Jewish Herald-Voice
- Front page, December 7, 2023
- Type: Weekly newspaper
- Founder: Edgar Goldberg
- Publisher: Vicki Samuels Levy
- President: Matt Samuels
- Founded: 1908
- Language: English
- City: Houston, Texas
- Country: United States
- Circulation: 40,000+ (as of 2023)
- Website: jhvonline.com

= Jewish Herald-Voice =

The Jewish Herald-Voice is a weekly community newspaper serving the Jewish community of Houston and the Texas Gulf Coast for more than 115 years.

The newspaper is the longest-running Jewish paper in the Southwest. Commonly known as the JHV or The Herald, the newspaper has a readership of more than 40,000.

The JHV publishes 52 weekly editions a year, 10 special sections and five magazines, including Passover, Rosh Hashanah, Chanukah, Celebrations and VOICES in Houston. The JHV also has a website and e-edition, as well as social media pages on Facebook, X, Instagram and YouTube.

The Jewish Herald-Voice is run by the Samuels family. Vicki Samuels Levy is the owner, publisher/editor and Matt Samuels is the chief of operations.

==History==
The Jewish Herald-Voice was established in 1908 by Edgar Goldberg, later purchased by David White and purchased by its current publishers, the Samuels family, in 1973.

Joseph Samuels (December 10, 1915 – January 19, 2011) served as the paper's publisher after he and his wife Jeanne (née Franklin) acquired the publication in 1973. In 2023, after the passing of Jeanne (December 26, 1923 - May 12, 2023), her daughter, Vicky Samuels Levy became owner, editor and publisher.

There are currently three generations of the Samuels family representing the newspaper: Vicki Samuels Duke Levy (CEO, Publisher), Matt Samuels (Chief of Operations) and Cameron Samuels, who is a contributing writer and photographer.

On April 1, 2008, the newspaper celebrated the 100th anniversary. The celebration included a revisit to older issues and a remark from Congressman Gene Green in the Congressional Record.

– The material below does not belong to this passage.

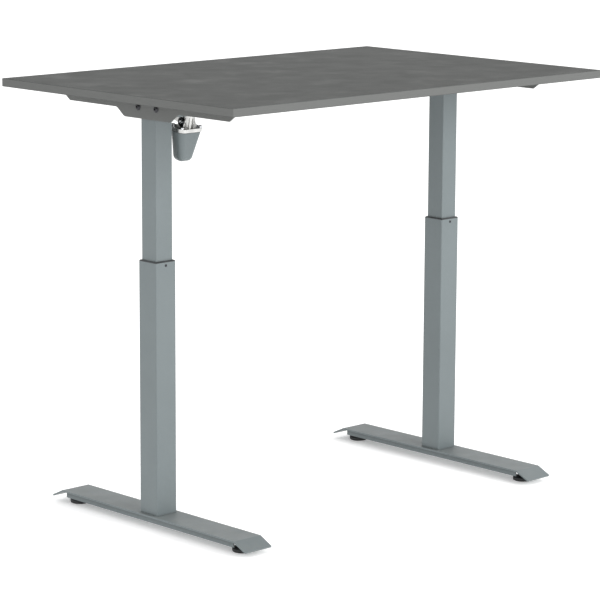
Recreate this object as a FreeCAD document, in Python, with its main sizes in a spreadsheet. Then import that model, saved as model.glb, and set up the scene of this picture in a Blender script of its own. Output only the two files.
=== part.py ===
import FreeCAD, Part
import os

import Sketcher
from FreeCAD import Placement, Rotation, Vector

# Height adjustable standing desk with one motor and a through shaft.
# Millimetres. X runs along the width, Y along the depth, Z up from the floor.
# The desk is drawn at the raised height named by top_height.

DIMENSIONS = {
    "top_width": 1200,
    "top_depth": 800,
    "top_thick": 19,
    "top_height": 1018,
    "top_edge_round": 1.5,
    "column_offset": 470,
    "foot_width": 80,
    "foot_flat": 610,
    "foot_ramp": 38,
    "foot_top": 33,
    "foot_tip": 15,
    "foot_sheet": 4,
    "channel_width": 68,
    "channel_length": 592,
    "channel_bottom": 16,
    "channel_sheet": 3,
    "outer_size": 60,
    "outer_wall": 1.5,
    "outer_round": 3,
    "outer_top": 624,
    "inner_size": 50,
    "inner_wall": 1.5,
    "inner_round": 2.5,
    "inner_bottom": 370,
    "inner_top": 950,
    "block_height": 12,
    "block_bolt_offset": 18,
    "running_gap": 0.2,
    "collar_rim": 3,
    "collar_chamfer": 2,
    "collar_lining": 44,
    "collar_screw_drop": 7,
    "pad_height": 40,
    "glide_radius": 23,
    "glide_offset": 288,
    "stud_radius": 4,
    "support_radius": 14,
    "support_wall": 2,
    "support_top": 545,
    "nut_radius": 18,
    "nut_height": 40,
    "spindle_radius": 8,
    "spindle_bottom": 385,
    "spindle_journal": 6,
    "bearing_radius": 14,
    "bearing_height": 10,
    "bearing_bottom": 929,
    "bracket_sheet": 3,
    "bracket_half": 292,
    "bracket_half_lower": 275,
    "bracket_end_depth": 17,
    "bracket_shallow": 29,
    "bracket_deep": 49,
    "bracket_deep_half": 80,
    "bracket_shoulder_half": 106,
    "bracket_flange": 32,
    "bracket_curve": 14,
    "beam_width": 100,
    "beam_height": 40,
    "beam_sheet": 2.5,
    "beam_bolt_offset": 31,
    "beam_bolt_drop": 23,
    "bolt_head_radius": 8,
    "bolt_head_height": 4,
    "bolt_shank": 4,
    "shaft_height": 960,
    "shaft_flats": 12,
    "shaft_journal": 4.5,
    "gear_pitch": 11,
    "gear_face": 5,
    "gear_addendum": 0.9,
    "gear_dedendum": 1.2,
    "gear_tooth": 1.1,
    "gear_teeth": 14,
    "gearbox_depth": 40,
    "gearbox_wall": 3,
    "motor_x": 398,
    "motor_tilt": 11.4,
    "worm_distance": 26.6,
    "wheel_teeth": 28,
    "wheel_root": 16.2,
    "wheel_tip": 18.4,
    "wheel_tooth": 1.1,
    "wheel_face": 6,
    "worm_core": 7.6,
    "worm_pin": 4,
    "rotor_radius": 9,
    "drum_near": 8,
    "drum_far": 16,
    "cap_radius": 11,
    "worm_tip": 10,
    "worm_length": 26,
    "drum_radius": 22.4,
    "case_radius": 15,
    "flange_width": 70,
    "flange_depth": 46,
    "flange_thick": 8,
    "flange_round": 15,
    "flange_drop": 27,
    "cover_width": 68,
    "cover_depth": 42,
    "cover_lower_width": 38,
    "cover_lower_depth": 34,
    "cover_length": 73,
    "cover_round": 14,
    "cover_wall": 2,
    "control_length": 240,
    "control_width": 90,
    "control_height": 30,
    "control_y": 200,
    "handset_length": 110,
    "handset_depth": 56,
    "handset_height": 22,
    "handset_x": 380,
    "handset_y": 366,
    "lid_thick": 2.5,
    "button_size": 14,
}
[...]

Upon the passing of Joseph Samuels in 2011, Jeanne took the helm of the newspaper in publishing and editing. On March 14, 2011, the 82nd Texas Legislature honored Joseph Samuels' life and dedication to the Texas Jewish community in passing House Resolution 485 by Rep. Sarah Davis, Sen. Borris Miles, and Rep. Scott Hochberg.

==Awards==
The JHV has received more than 100 awards over the past decade from the American Jewish Press Association, Texas Press Association and Texas Gulf Coast Press Association for its writing, photography, design and website. For judging during the 2020 calendar year during the start of the COVID-19 Pandemic, the JHV won 18 awards in more than eight categories.

==Other Notes==
Last updated in 1992, the New York Public Library has held microfilm copies of the newspaper dating back to 1938 during World War II. Since then, the University of Texas at Austin, the University of California at Los Angeles, Houston Public Library, and Texas Newspaper Project have also been holding original copies and microfilm of the newspaper dating back to World War II.

In 2001, a group of volunteers from the Greater Houston Jewish Genealogical Society began indexing all "life-cycle information" — announcements of births, engagements, marriages, deaths, and burials — for use in historical and genealogical projects. As of August, 2011, the index database included all events from the beginning of the paper's publication through June 2011.

The front page of the newspaper was redesigned in 2018 to feature a larger cover photo rather than the traditional newspaper layout of story previews.